There’s only so much you can beat a text up for being a product of its age, and it’s worth bearing in mind original scribe Neil Simon’s thoughts on comedy as doing “something to laugh until I was able to forget what was hurting”. But the greatest revivals question as much as they pay homage, and this Southwark Playhouse production is depressingly tame.

Based on the rather more acerbic Billy Wilder movie The Apartment, Promises, Promises tells the story of Chuck Baxter, a puppyish insurance clerk who finds himself loaning his flat to middle-aged executives for their extra-marital trysts.

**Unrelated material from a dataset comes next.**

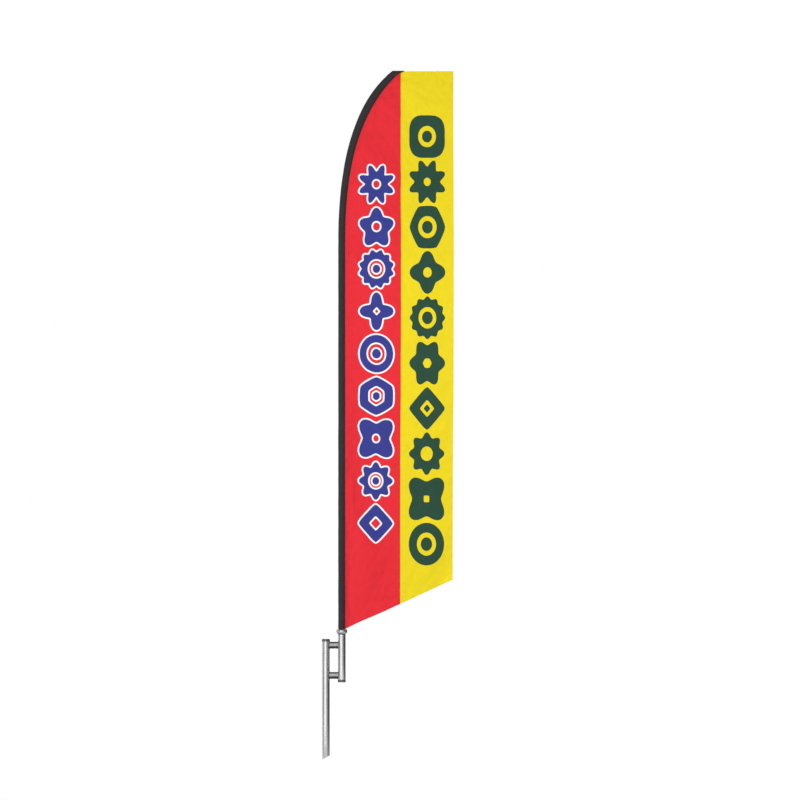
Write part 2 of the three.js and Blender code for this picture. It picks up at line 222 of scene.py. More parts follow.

He’s out both for a quick promotion and to win the heart of fellow employee Fran Kubelik, the twist of the knife being that Fran is one of the girls he’s unwittingly hosting.

The music may sparkle (it includes the famous I’ll Never Fall In Love Again), the repartee may tickle in places, and the set dressing may be ambitious (perhaps a little too ambitious) for so cramped a stage, with rear windows doubling up as projection screens. But this is one of those shows where every laugh serves to highlight the multitude of jokes that fall flat, and its charm wears out swiftly.

The low point is probably the song A Young Pretty Girl Like You, in which Chuck and his neighbour Dr Drayfuss badger a suicidal Fran to stop crying over misogyny and give them a smile. It’s the kind of airy abomination you’d expect of South Park, but there’s little of South Park’s satire. Elsewhere, Where Can You Take A Girl might as well be titled Sexpest’s Lament.

The cast make make a decent fist of things, at least. Gabriel Vick’s Chuck Baxter is an earnest fast-talker, recalling Jack Lemmon’s portrayal in the movie. Daisy Maywood is the strongest singer and a heartfelt Fran. The surprise star turn is Alex Young as the clownishly predatory Marge, who gets many of the funniest lines, though her appeal is partly that she’s the only female role who’s out to do rather than be done to. By turns bubbly and bruising, this is an overly forgiving take on a musical that has outstayed its welcome.